Exercise objective: Will you give every entry again exactly as it stands?
━━━━━ Data for this task ━━━━━
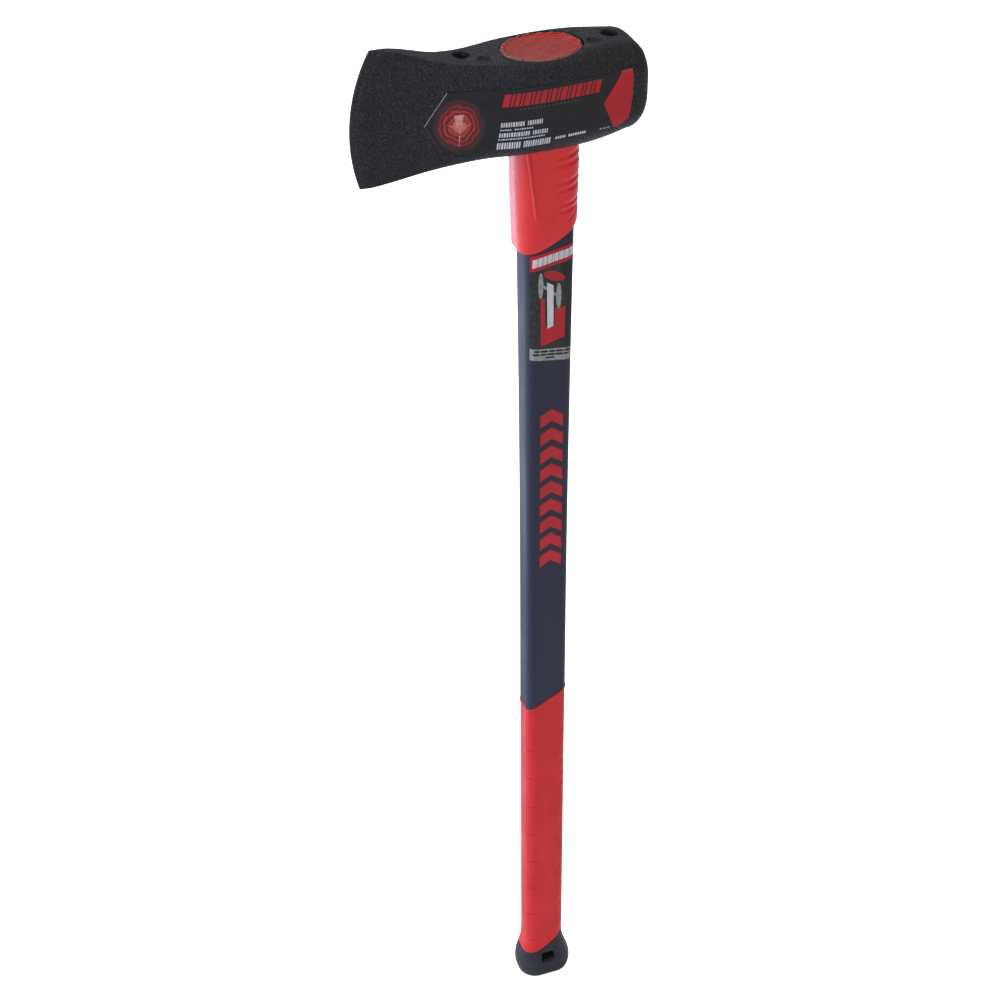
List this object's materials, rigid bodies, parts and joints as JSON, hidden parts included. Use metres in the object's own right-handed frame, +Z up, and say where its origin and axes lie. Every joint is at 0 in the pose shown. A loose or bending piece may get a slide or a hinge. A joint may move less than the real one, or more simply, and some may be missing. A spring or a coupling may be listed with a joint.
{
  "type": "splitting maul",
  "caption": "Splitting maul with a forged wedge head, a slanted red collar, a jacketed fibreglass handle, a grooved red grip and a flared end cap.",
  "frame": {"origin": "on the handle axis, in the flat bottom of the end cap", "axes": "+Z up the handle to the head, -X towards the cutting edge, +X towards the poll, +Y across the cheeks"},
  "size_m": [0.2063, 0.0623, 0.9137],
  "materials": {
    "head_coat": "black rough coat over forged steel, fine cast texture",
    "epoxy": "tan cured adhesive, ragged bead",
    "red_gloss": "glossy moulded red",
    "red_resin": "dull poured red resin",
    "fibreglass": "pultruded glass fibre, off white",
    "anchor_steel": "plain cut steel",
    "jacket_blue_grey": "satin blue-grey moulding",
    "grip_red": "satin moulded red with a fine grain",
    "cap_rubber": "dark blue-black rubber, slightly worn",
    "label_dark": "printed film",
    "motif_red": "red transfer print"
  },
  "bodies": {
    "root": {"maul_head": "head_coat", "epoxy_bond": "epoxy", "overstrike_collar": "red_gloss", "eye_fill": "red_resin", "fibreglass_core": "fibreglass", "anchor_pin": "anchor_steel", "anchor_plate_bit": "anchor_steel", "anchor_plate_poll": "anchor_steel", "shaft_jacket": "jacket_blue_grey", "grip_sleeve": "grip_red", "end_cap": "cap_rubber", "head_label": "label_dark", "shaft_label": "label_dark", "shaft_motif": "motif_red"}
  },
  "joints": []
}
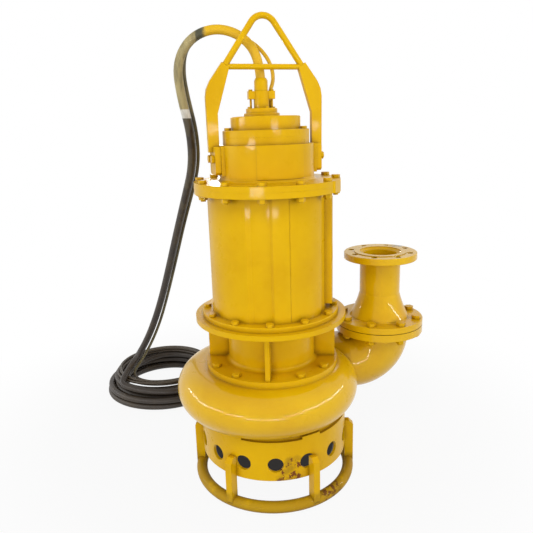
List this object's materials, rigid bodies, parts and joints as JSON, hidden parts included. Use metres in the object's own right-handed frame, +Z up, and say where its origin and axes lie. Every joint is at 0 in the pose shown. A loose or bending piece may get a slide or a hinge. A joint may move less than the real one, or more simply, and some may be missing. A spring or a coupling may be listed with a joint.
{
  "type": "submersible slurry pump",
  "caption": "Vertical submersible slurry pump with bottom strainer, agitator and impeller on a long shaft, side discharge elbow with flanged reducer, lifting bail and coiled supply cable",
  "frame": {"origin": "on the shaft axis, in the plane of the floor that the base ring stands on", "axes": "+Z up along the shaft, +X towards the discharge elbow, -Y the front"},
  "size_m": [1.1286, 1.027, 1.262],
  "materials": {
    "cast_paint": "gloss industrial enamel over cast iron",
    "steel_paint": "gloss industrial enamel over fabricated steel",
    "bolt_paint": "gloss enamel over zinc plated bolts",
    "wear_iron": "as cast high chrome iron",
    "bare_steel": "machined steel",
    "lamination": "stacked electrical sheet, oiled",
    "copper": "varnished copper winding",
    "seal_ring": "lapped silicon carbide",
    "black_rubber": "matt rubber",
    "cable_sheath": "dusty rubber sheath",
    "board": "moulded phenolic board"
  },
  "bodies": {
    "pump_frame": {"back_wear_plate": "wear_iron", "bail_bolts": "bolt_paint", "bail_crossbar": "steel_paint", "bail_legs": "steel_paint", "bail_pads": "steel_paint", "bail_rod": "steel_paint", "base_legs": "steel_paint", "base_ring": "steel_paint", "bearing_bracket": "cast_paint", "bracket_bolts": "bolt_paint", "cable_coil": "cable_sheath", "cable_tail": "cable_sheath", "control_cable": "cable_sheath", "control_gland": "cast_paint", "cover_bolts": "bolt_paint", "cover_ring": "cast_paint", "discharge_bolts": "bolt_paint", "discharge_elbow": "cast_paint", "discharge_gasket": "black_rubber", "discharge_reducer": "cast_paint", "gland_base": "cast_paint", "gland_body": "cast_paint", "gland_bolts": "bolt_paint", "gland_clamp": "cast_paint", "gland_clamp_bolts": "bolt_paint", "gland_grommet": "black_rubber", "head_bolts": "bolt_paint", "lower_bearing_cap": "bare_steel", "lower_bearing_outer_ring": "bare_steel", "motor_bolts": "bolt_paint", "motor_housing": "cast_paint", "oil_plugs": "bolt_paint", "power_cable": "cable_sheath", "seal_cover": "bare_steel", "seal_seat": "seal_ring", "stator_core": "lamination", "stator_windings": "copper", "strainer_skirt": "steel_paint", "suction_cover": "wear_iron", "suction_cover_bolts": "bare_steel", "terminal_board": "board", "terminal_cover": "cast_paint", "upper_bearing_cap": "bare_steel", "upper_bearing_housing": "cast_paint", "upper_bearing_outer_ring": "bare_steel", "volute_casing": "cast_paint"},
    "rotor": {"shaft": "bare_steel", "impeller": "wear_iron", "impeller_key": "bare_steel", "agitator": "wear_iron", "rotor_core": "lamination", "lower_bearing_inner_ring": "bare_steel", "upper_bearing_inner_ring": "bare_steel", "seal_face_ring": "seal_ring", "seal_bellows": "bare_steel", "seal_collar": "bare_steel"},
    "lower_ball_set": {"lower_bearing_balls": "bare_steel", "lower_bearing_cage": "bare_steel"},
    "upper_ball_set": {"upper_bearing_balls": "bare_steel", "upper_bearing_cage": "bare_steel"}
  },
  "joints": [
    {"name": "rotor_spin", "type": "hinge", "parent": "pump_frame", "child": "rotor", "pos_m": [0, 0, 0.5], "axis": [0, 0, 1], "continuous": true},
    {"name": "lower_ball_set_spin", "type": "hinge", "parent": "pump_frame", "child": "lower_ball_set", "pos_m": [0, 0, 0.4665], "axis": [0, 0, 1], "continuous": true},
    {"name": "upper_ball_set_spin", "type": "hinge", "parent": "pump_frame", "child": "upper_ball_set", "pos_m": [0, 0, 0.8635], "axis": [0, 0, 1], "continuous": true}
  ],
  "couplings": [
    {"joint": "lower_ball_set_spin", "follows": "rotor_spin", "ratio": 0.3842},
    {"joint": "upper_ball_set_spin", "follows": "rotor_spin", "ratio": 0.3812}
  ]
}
━━━━━
Solution to this task:
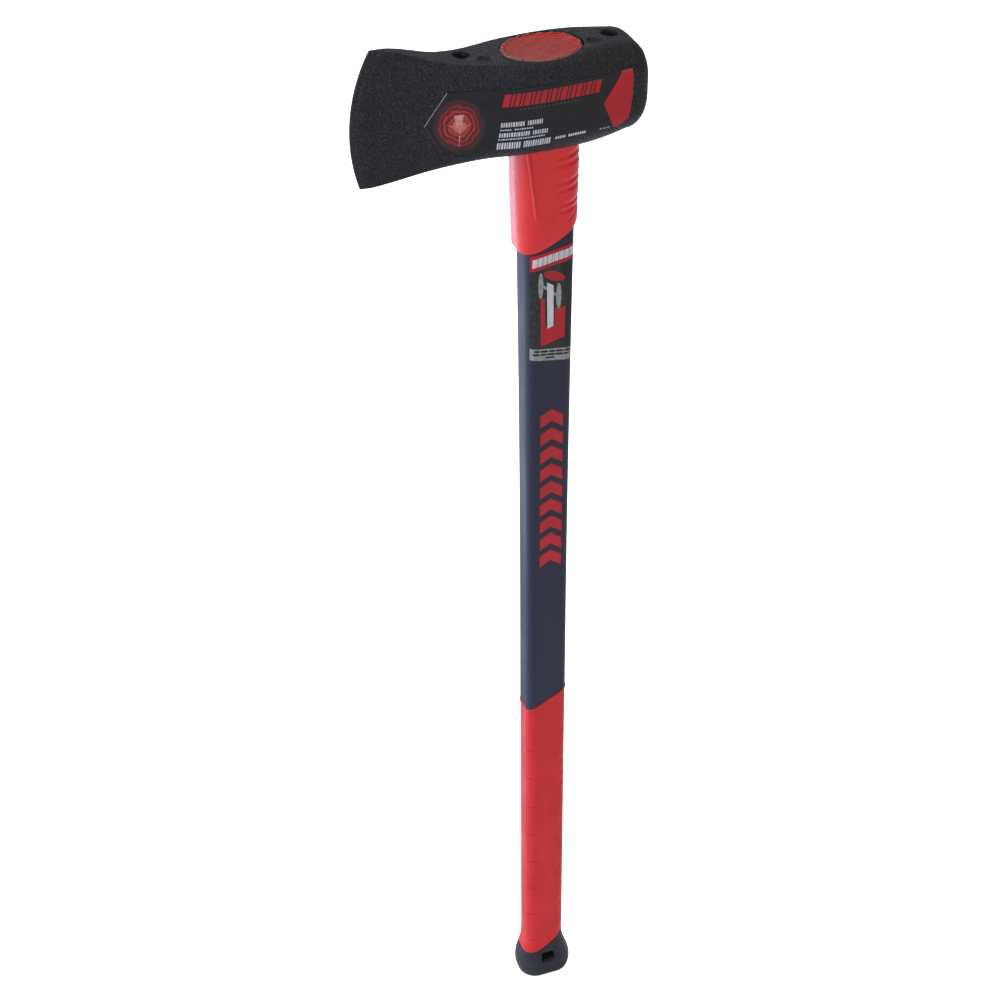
List this object's materials, rigid bodies, parts and joints as JSON, hidden parts included. Use metres in the object's own right-handed frame, +Z up, and say where its origin and axes lie. Every joint is at 0 in the pose shown. A loose or bending piece may get a slide or a hinge. A joint may move less than the real one, or more simply, and some may be missing. A spring or a coupling may be listed with a joint.
{
  "type": "splitting maul",
  "caption": "Splitting maul with a forged wedge head, a slanted red collar, a jacketed fibreglass handle, a grooved red grip and a flared end cap.",
  "frame": {"origin": "on the handle axis, in the flat bottom of the end cap", "axes": "+Z up the handle to the head, -X towards the cutting edge, +X towards the poll, +Y across the cheeks"},
  "size_m": [0.2063, 0.0623, 0.9137],
  "materials": {
    "head_coat": "black rough coat over forged steel, fine cast texture",
    "epoxy": "tan cured adhesive, ragged bead",
    "red_gloss": "glossy moulded red",
    "red_resin": "dull poured red resin",
    "fibreglass": "pultruded glass fibre, off white",
    "anchor_steel": "plain cut steel",
    "jacket_blue_grey": "satin blue-grey moulding",
    "grip_red": "satin moulded red with a fine grain",
    "cap_rubber": "dark blue-black rubber, slightly worn",
    "label_dark": "printed film",
    "motif_red": "red transfer print"
  },
  "bodies": {
    "root": {"maul_head": "head_coat", "epoxy_bond": "epoxy", "overstrike_collar": "red_gloss", "eye_fill": "red_resin", "fibreglass_core": "fibreglass", "anchor_pin": "anchor_steel", "anchor_plate_bit": "anchor_steel", "anchor_plate_poll": "anchor_steel", "shaft_jacket": "jacket_blue_grey", "grip_sleeve": "grip_red", "end_cap": "cap_rubber", "head_label": "label_dark", "shaft_label": "label_dark", "shaft_motif": "motif_red"}
  },
  "joints": []
}
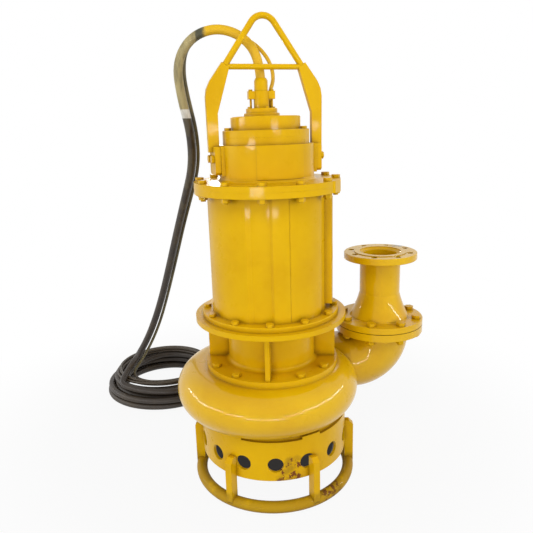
List this object's materials, rigid bodies, parts and joints as JSON, hidden parts included. Use metres in the object's own right-handed frame, +Z up, and say where its origin and axes lie. Every joint is at 0 in the pose shown. A loose or bending piece may get a slide or a hinge. A joint may move less than the real one, or more simply, and some may be missing. A spring or a coupling may be listed with a joint.
{
  "type": "submersible slurry pump",
  "caption": "Vertical submersible slurry pump with bottom strainer, agitator and impeller on a long shaft, side discharge elbow with flanged reducer, lifting bail and coiled supply cable",
  "frame": {"origin": "on the shaft axis, in the plane of the floor that the base ring stands on", "axes": "+Z up along the shaft, +X towards the discharge elbow, -Y the front"},
  "size_m": [1.1286, 1.027, 1.262],
  "materials": {
    "cast_paint": "gloss industrial enamel over cast iron",
    "steel_paint": "gloss industrial enamel over fabricated steel",
    "bolt_paint": "gloss enamel over zinc plated bolts",
    "wear_iron": "as cast high chrome iron",
    "bare_steel": "machined steel",
    "lamination": "stacked electrical sheet, oiled",
    "copper": "varnished copper winding",
    "seal_ring": "lapped silicon carbide",
    "black_rubber": "matt rubber",
    "cable_sheath": "dusty rubber sheath",
    "board": "moulded phenolic board"
  },
  "bodies": {
    "pump_frame": {"back_wear_plate": "wear_iron", "bail_bolts": "bolt_paint", "bail_crossbar": "steel_paint", "bail_legs": "steel_paint", "bail_pads": "steel_paint", "bail_rod": "steel_paint", "base_legs": "steel_paint", "base_ring": "steel_paint", "bearing_bracket": "cast_paint", "bracket_bolts": "bolt_paint", "cable_coil": "cable_sheath", "cable_tail": "cable_sheath", "control_cable": "cable_sheath", "control_gland": "cast_paint", "cover_bolts": "bolt_paint", "cover_ring": "cast_paint", "discharge_bolts": "bolt_paint", "discharge_elbow": "cast_paint", "discharge_gasket": "black_rubber", "discharge_reducer": "cast_paint", "gland_base": "cast_paint", "gland_body": "cast_paint", "gland_bolts": "bolt_paint", "gland_clamp": "cast_paint", "gland_clamp_bolts": "bolt_paint", "gland_grommet": "black_rubber", "head_bolts": "bolt_paint", "lower_bearing_cap": "bare_steel", "lower_bearing_outer_ring": "bare_steel", "motor_bolts": "bolt_paint", "motor_housing": "cast_paint", "oil_plugs": "bolt_paint", "power_cable": "cable_sheath", "seal_cover": "bare_steel", "seal_seat": "seal_ring", "stator_core": "lamination", "stator_windings": "copper", "strainer_skirt": "steel_paint", "suction_cover": "wear_iron", "suction_cover_bolts": "bare_steel", "terminal_board": "board", "terminal_cover": "cast_paint", "upper_bearing_cap": "bare_steel", "upper_bearing_housing": "cast_paint", "upper_bearing_outer_ring": "bare_steel", "volute_casing": "cast_paint"},
    "rotor": {"shaft": "bare_steel", "impeller": "wear_iron", "impeller_key": "bare_steel", "agitator": "wear_iron", "rotor_core": "lamination", "lower_bearing_inner_ring": "bare_steel", "upper_bearing_inner_ring": "bare_steel", "seal_face_ring": "seal_ring", "seal_bellows": "bare_steel", "seal_collar": "bare_steel"},
    "lower_ball_set": {"lower_bearing_balls": "bare_steel", "lower_bearing_cage": "bare_steel"},
    "upper_ball_set": {"upper_bearing_balls": "bare_steel", "upper_bearing_cage": "bare_steel"}
  },
  "joints": [
    {"name": "rotor_spin", "type": "hinge", "parent": "pump_frame", "child": "rotor", "pos_m": [0, 0, 0.5], "axis": [0, 0, 1], "continuous": true},
    {"name": "lower_ball_set_spin", "type": "hinge", "parent": "pump_frame", "child": "lower_ball_set", "pos_m": [0, 0, 0.4665], "axis": [0, 0, 1], "continuous": true},
    {"name": "upper_ball_set_spin", "type": "hinge", "parent": "pump_frame", "child": "upper_ball_set", "pos_m": [0, 0, 0.8635], "axis": [0, 0, 1], "continuous": true}
  ],
  "couplings": [
    {"joint": "lower_ball_set_spin", "follows": "rotor_spin", "ratio": 0.3842},
    {"joint": "upper_ball_set_spin", "follows": "rotor_spin", "ratio": 0.3812}
  ]
}